Philippine church and environmental groups have renewed calls to divest from dirty energy by launching the “Withdraw from Coal” campaign in Manila on Jan. 29.
The groups called on Philippine banking institutions “to cut off the funds” that go to coal developers and other dirty energy projects.
Bishop Gerardo Alminaza of San Carlos said the campaign is a “challenge to those banks” funding coal projects “to be bringers of hope instead of destruction.”
“Generations yet to come need not suffer coal’s deadly impacts, and these banks can and must take the lead to make sure of this by divesting from coal,” said the prelate.
He said financial institutions should instead start investing in the future of Filipinos by advancing clean and sustainable energy.
The Center for Energy, Ecology, and Development has identified 13 local Philippine banks that invested at least US$6.3 billion from 2017 to 2019 in coal projects.
Gerry Arances, executive director of the center, called on depositors to demand that their banks invest in clean and renewable energy.
“As depositors, we have the right to demand [how and where] these financial institutions use our money,” said Arances.

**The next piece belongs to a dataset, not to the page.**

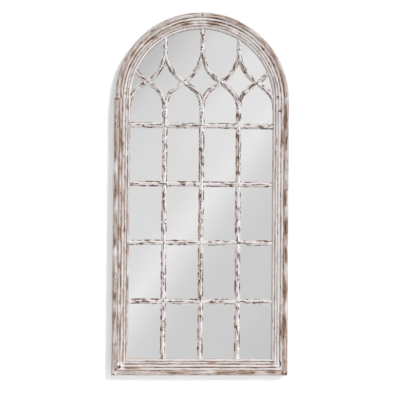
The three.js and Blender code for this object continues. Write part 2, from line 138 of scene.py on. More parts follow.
def make_camera():
    """Makes the photograph's camera and returns its right, up and forward directions."""
    yaw, pitch, roll = map(math.radians, CAMERA_TURN)
    ahead = Vector(
        (math.sin(yaw) * math.cos(pitch), math.cos(yaw) * math.cos(pitch), math.sin(pitch))
    )
    level = Vector((math.cos(yaw), -math.sin(yaw), 0))
    upright = level.cross(ahead)
    right = math.cos(roll) * level + math.sin(roll) * upright
    up = math.cos(roll) * upright - math.sin(roll) * level
    data = bpy.data.cameras.new("photo_camera")
    data.sensor_width = SENSOR
    data.lens = LENS
    camera = new_object("photo_camera", data)
    turn = Matrix((right, up, -ahead)).transposed().to_4x4()
    camera.matrix_world = Matrix.Translation(CAMERA_PLACE) @ turn
    bpy.context.scene.camera = camera
    return right, up, ahead


# ---------------------------------------------------------------- node helpers


def srgb(red, green, blue):
    """A colour as seen, from 0 to 255, in the linear values that a node takes."""
    linear = []
    for value in (red, green, blue):
        v = value / 255
        linear.append(v / 12.92 if v <= 0.04045 else ((v + 0.055) / 1.055) ** 2.4)
    return (*linear, 1.0)


class Shader:
    """A material's node tree, with short ways to add to it."""

    def __init__(self, tree):
        self.tree = tree
        tree.nodes.clear()

    @classmethod
    def material(cls, name):
        material = bpy.data.materials.new(name)
        material.use_nodes = True
        shader = cls(material.node_tree)
        shader.owner = material
        return shader

    def put(self, socket, value):
        """Links value where it is an output, and writes it on the socket where it is a number."""
        if isinstance(value, bpy.types.NodeSocket):
            self.tree.links.new(value, socket)
        else:
            socket.default_value = value

    def node(self, kind, inputs=None, **settings):
        made = self.tree.nodes.new(kind)
        for key, value in settings.items():
            setattr(made, key, value)
        for key, value in (inputs or {}).items():
            self.put(made.inputs[key], value)
        return made

    def math(self, operation, a, b=0.0):
        return self.node("ShaderNodeMath", {0: a, 1: b}, operation=operation).outputs[0]

    def add(self, *values):
        total = values[0]
        for value in values[1:]:
            total = self.math("ADD", total, value)
        return total

    def times(self, a, b):
        return self.math("MULTIPLY", a, b)

    def around(self, value, strength):
        """A noise from 0 to 1 turned into an amount either side of 0."""
        return self.times(self.math("SUBTRACT", value, 0.5), strength)

    def between(self, value, low, high, to_low=0.0, to_high=1.0):
        made = self.node(
            "ShaderNodeMapRange",
            {"Value": value, "From Min": low, "From Max": high, "To Min": to_low, "To Max": to_high},
            interpolation_type="SMOOTHSTEP",
        )
        return made.outputs["Result"]

    def attribute(self, name):
        return self.node("ShaderNodeAttribute", attribute_name=name).outputs["Fac"]

    def scaled(self, vector, *factors):
        made = self.node("ShaderNodeVectorMath", {0: vector, 1: factors}, operation="MULTIPLY")
        return made.outputs[0]

    def noise(self, vector, detail=3.0, roughness=0.55, distortion=0.0, scale=1.0):
        made = self.node(
            "ShaderNodeTexNoise",
            {
                "Vector": vector,
                "Scale": scale,
                "Detail": detail,
                "Roughness": roughness,
                "Distortion": distortion,
            },
        )
        return made.outputs["Fac"]

    def ramp(self, value, stops):
        """stops are pairs of a place from 0 to 1 and a colour."""
        made = self.node("ShaderNodeValToRGB", {"Fac": value})
        ramp = made.color_ramp
        while len(ramp.elements) < len(stops):
            ramp.elements.new(0.5)
        for element, (place, colour) in zip(ramp.elements, stops):
            element.position = place
            element.color = colour
        return made.outputs["Color"]

    def mix(self, factor, a, b):
        made = self.node("ShaderNodeMix", data_type="RGBA")
        self.put(made.inputs[0], factor)
        self.put(made.inputs[6], a)
        self.put(made.inputs[7], b)
        return made.outputs[2]

    def bump(self, height, distance, strength):
        inputs = {"Height": height, "Distance": distance, "Strength": strength}
        return self.node("ShaderNodeBump", inputs).outputs["Normal"]

    def finish(self, colour, roughness, normal, metallic=0.0, specular=0.5):
        surface = self.node(
            "ShaderNodeBsdfPrincipled",
            {
                "Base Color": colour,
                "Roughness": roughness,
                "Metallic": metallic,
                "Specular IOR Level": specular,
                "Normal": normal,
            },
        )
        out = self.node("ShaderNodeOutputMaterial")
        self.tree.links.new(surface.outputs[0], out.inputs["Surface"])
        return self.owner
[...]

He said the public should put pressure on the financial institutions not to fund new coal projects, “which are high risk investments.”
In 2019, the Global Coal Exit List reported that the Philippines has the third biggest coal capacity in the pipeline at 12.014 gigawatts of new coal power.
The Philippines has 27 existing coal-fired power plants and 29 proposed new coal projects in the pipeline.
Catholic institutions worldwide have started to divest from dirty energy since the global movement against the climate crisis was initiated in 2015, following the release of Pope Francis’ encyclical Laudato Si.
“The ‘Withdraw from Coal’ campaign is not new, but we need to reiterate our stand and speak louder against investing in dirty energy,” said John Din, Philippine coordinator of the Global Catholic Climate Movement.
He said that as of last year, at least 150 Catholic and religious institutions have answered the call to divest.